• [Task instructions]: Can you find the lines of the listing that include "from" and copy every one?
>> Begin
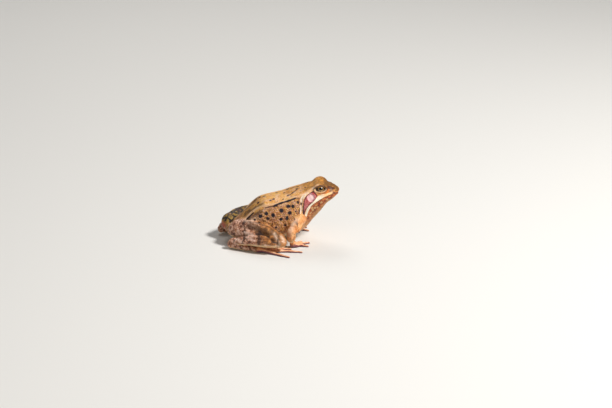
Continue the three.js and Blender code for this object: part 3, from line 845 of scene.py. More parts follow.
# Where the marks on the skin lie, in millimetres. Those given for the right side are on both.
marks = {
    # Black spots of the flank: x and z, half length and half height
    "flankSpots": [
        (24.5, 22.7, 1.15, 1.0),
        (28.7, 22.0, 1.15, 1.35),
        (34.3, 24.7, 1.35, 1.4),
        (38.9, 26.9, 1.35, 0.9),
        (41.8, 26.8, 1.0, 1.15),
        (39.5, 23.0, 1.3, 1.1),
        (37.8, 19.6, 0.95, 1.45),
        (33.8, 19.2, 1.1, 1.0),
        (25.4, 19.7, 1.1, 1.0),
        (20.7, 20.8, 1.3, 1.1),
        (36.6, 14.7, 0.8, 0.7),
        (45.5, 29.0, 0.75, 0.85),
        (47.8, 28.0, 0.6, 0.7),
        (30.6, 13.6, 0.7, 0.6),
        (20.0, 16.6, 0.8, 0.7),
        (28.2, 16.2, 0.5, 0.5),
        (31.6, 27.0, 0.45, 0.4),
        (43.6, 23.6, 0.5, 0.5),
        (42.6, 18.6, 0.4, 0.5),
        (17.2, 18.2, 0.6, 0.5),
    ],
    # Black spots of the back: x and y, radius
    "backSpots": [
        (38.1, 0.5, 0.75),
        (39.9, -5.3, 0.7),
        (30.3, -5.7, 0.85),
        (28.3, -6.3, 0.8),
        (46.0, -1.2, 0.65),
        (33.5, 4.8, 0.9),
        (25.2, 3.2, 0.8),
        (41.0, 6.8, 0.8),
        (20.6, -2.6, 0.7),
        (51.5, -4.6, 0.55),
        (36.2, -8.2, 0.5),
        (22.5, 5.5, 0.7),
        (53.4, 3.0, 0.5),
    ],
    # Black lines: under the fold of the back, on the rump, behind the head, and down the chest
    "underFold": [
        (24.0, -11.4, 25.5), (27.6, -11.9, 26.3), (29.9, -12.3, 26.8), (32.4, -11.9, 27.8),
        (35.8, -11.5, 28.8), (39.0, -11.4, 29.5), (41.7, -11.2, 30.3), (44.3, -11.1, 31.2),
        (47.2, -11.5, 31.0),
    ],
    "rumpStreak": [(12.0, -8.5, 17.0), (14.5, -8.8, 19.4), (17.0, -9.0, 21.8)],
    "chevron": [
        (47.6, -1.6, 35.0), (45.3, -3.2, 34.0), (43.2, -4.5, 32.9), (41.4, -5.4, 32.0),
        (39.0, -6.2, 31.2),
    ],
    "beaded": {"underFold": 0.6, "rumpStreak": 0.6, "chevron": 0.42},  # half widths of the uneven ones
    "chestLine": [
        (53.4, -11.6, 20.6), (53.0, -10.3, 17.1), (52.7, -8.9, 14.6), (52.0, -7.2, 11.9),
        (50.6, -5.8, 9.3),
    ],
    # The dark mask behind the eye, as an outline of x and z
    "cheek": [
        (57.1, 35.6), (55.0, 34.6), (52.8, 33.3), (51.1, 31.9), (50.2, 30.6), (49.7, 28.8), (49.4, 26.7),
        (49.2, 24.0), (49.1, 19.4), (50.5, 19.2), (50.9, 22.3), (51.8, 24.0), (53.5, 26.1), (55.2, 27.6),
        (57.0, 28.7), (58.6, 30.2), (59.4, 31.6), (59.6, 32.8), (58.6, 34.4),
    ],
    # Pale stripe over the upper lip, from the snout back
    "lipStripe": [
        (69.0, 33.5), (66.0, 33.1), (63.4, 32.6), (61.0, 31.4), (58.8, 29.4), (56.9, 27.9), (55.0, 26.3),
        (53.3, 24.4), (52.3, 22.3), (51.6, 19.4),
    ],
    "stripeWidths": [0.5, 0.7, 1.2, 1.55, 1.15, 1.0, 0.95, 0.95, 0.9, 0.7],  # at each point of lipStripe
    # Pale band behind the mask
    "behindCheek": [
        (57.6, 37.4), (54.6, 35.6), (51.8, 34.1), (49.7, 32.6), (48.5, 30.9), (48.0, 28.5), (47.7, 26.1),
        (47.5, 23.4), (47.4, 19.6),
    ],
    "behindWidths": ([0, 3, 5, 8], [0.3, 0.8, 0.8, 0.65]),  # points of behindCheek, and half widths there
    "behindLine": [(46.8, 24.9), (46.4, 23.3), (46.2, 19.8)],
    "snoutStripe": [(64.4, 36.6), (66.8, 36.5), (68.6, 36.1), (70.6, 35.8)],
    "lipCurl": [(69.0, 33.2), (69.9, 33.7), (71.0, 33.3), (70.4, 32.8)],
    "cheekRear": [
        (57.1, 35.5), (55.0, 34.6), (52.8, 33.3), (51.1, 31.9), (50.2, 30.6), (49.7, 28.8), (49.4, 26.7),
        (49.2, 24.0), (49.1, 20.0),
    ],
    # Pale spots of the lower jaw: x and z, radius
    "jawSpots": [
        (56.7, 22.9, 0.75),
        (57.9, 24.4, 0.6),
        (55.2, 20.6, 0.6),
        (58.9, 26.2, 0.35),
        (54.4, 18.6, 0.6),
        (59.6, 24.2, 0.5),
        (62.6, 27.8, 0.45),
        (65.8, 29.4, 0.4),
        (56.2, 24.6, 0.45),
    ],
    # Dark bars across the limbs: share of the limb's length, and half width
    "bars": {
        "thigh": [(0.3, 0.7)],
        "shank": [(0.72, 0.7), (0.9, 0.7)],
        "tarsus": [(0.35, 0.7), (0.75, 0.7)],
        "forearm": [(0.4, 0.45)],
        "upperArm": [(0.55, 0.35)],
    },
    # Patches, painted shade, purple brown and pale: a path and the half width round it
    "dusk": [
        ([(10.8, -13.0, 17.2), (14.4, -15.8, 17.3), (18.0, -17.9, 17.2), (21.7, -19.7, 17.0)], 0.9),
        (
            [
                (14.2, -17.3, 16.5),
                (16.5, -19.7, 15.9),
                (18.8, -22.2, 14.6),
                (21.4, -23.8, 14.0),
                (25.4, -26.0, 13.2),
            ],
            2.2,
        ),
        (
            [
                (20.6, -18.4, 17.3),
                (23.5, -20.6, 16.5),
                (26.4, -23.4, 15.4),
                (28.7, -25.6, 14.0),
                (30.8, -29.1, 11.8),
            ],
            0.6,
        ),
        ([(13.8, -9.6, 17.9), (17.6, -10.7, 20.9), (21.4, -11.9, 23.2)], 1.0),
        ([(12.4, -2.6, 19.7), (15.8, -4.5, 22.6), (19.4, -6.6, 24.8), (23.1, -8.2, 26.6)], 1.5),
        ([(19.1, -13.2, 19.0), (22.0, -14.7, 18.5), (25.3, -15.8, 16.9), (28.3, -16.2, 14.6)], 0.3),
        ([(20.2, -11.6, 22.4), (22.4, -11.8, 23.9)], -0.2),
    ],
    "purple": [
        ([(18.7, -23.1, 12.9), (18.4, -25.3, 11.0), (18.2, -27.4, 9.0), (18.1, -27.5, 6.4)], 1.1),
        ([(2.4, -9.8, 8.0), (4.3, -12.8, 9.9)], 0.6),
        ([(8.8, -18.6, 9.7), (10.9, -23.1, 8.5)], 0.6),
    ],
    # Pale patches of the legs, partly their own pale mottling and partly painted highlights
    "blush": [
        ([(10.8, -18.2, 11.5), (13.2, -19.9, 11.3), (14.9, -22.5, 10.8)], 0.8),
        ([(11.0, -22.2, 9.6), (13.4, -24.0, 9.4), (15.8, -26.1, 8.7)], 0.5),
        ([(6.1, -14.3, 11.8), (7.9, -15.5, 9.3)], 0.5),
        ([(3.7, -17.9, 8.4), (7.2, -21.4, 6.7)], 0.5),
        ([(21.8, -29.6, 7.2), (25.5, -30.9, 6.6), (29.9, -31.2, 5.7)], 0.35),
    ],
    # Pale patch over the rear of the lid and the temple, partly a painted highlight
    "temple": [(52.5, 10.2, 35.2), (56.6, 9.4, 37.0), (59.4, 8.6, 38.6)],
    "vent": ((-1.6, 5.0, 9.6), (1, 1.1, 0.8), 3.6),  # middle, how drawn out along x, y and z, and half width
    "knuckles": (0.45, 0.74),  # shares of a digit's length
    # Half widths of the other lines. Where there are two, each further point of the path adds the second.
    "widths": {
        "backFold": 1.0,
        "furrow": 1.0,
        "temple": 2.4,
        "behindLine": 0.26,
        "snoutStripe": 0.6,
        "lipCurl": 0.25,
        "chestLine": (0.75, -0.1),
        "cheekRear": (0.35, 0.07),
    },
    # Painted highlights where folds and edges catch the light: a path and a half width
    "light": [
        ([(43.5, -17.6, 18.4), (40.7, -18.4, 15.6), (39.0, -20.9, 12.5), (38.4, -21.0, 9.5)], 1.7),
        ([(17.0, -12.6, 18.4), (12.0, -11.5, 16.8)], 1.7),
        (
            [
                (28.2, -26.8, 13.3),
                (29.0, -29.2, 11.5),
                (30.1, -31.6, 9.5),
                (30.8, -32.1, 7.7),
                (30.2, -31.7, 6.6),
            ],
            1.0,
        ),
        ([(21.5, -29.3, 7.2), (23.8, -30.3, 7.0), (26.5, -31.0, 6.6), (29.2, -31.5, 6.2)], 0.8),
        ([(32.3, -29.2, 11.7), (33.2, -30.6, 10.7), (33.7, -31.5, 9.5)], 1.1),
    ],
    # Small dark specks all over: how far apart, the radius of the largest as a share of that, and how many of
    # the places have one
    "specks": {"spacing": 2.1, "radius": 0.17, "share": 0.42},
    "leftStray": (1.6, 1.1),  # how far the left flank's spots stray along x and z
}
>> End
• [Result]:
Continue the three.js and Blender code for this object: part 3, from line 845 of scene.py. More parts follow.
    # Pale stripe over the upper lip, from the snout back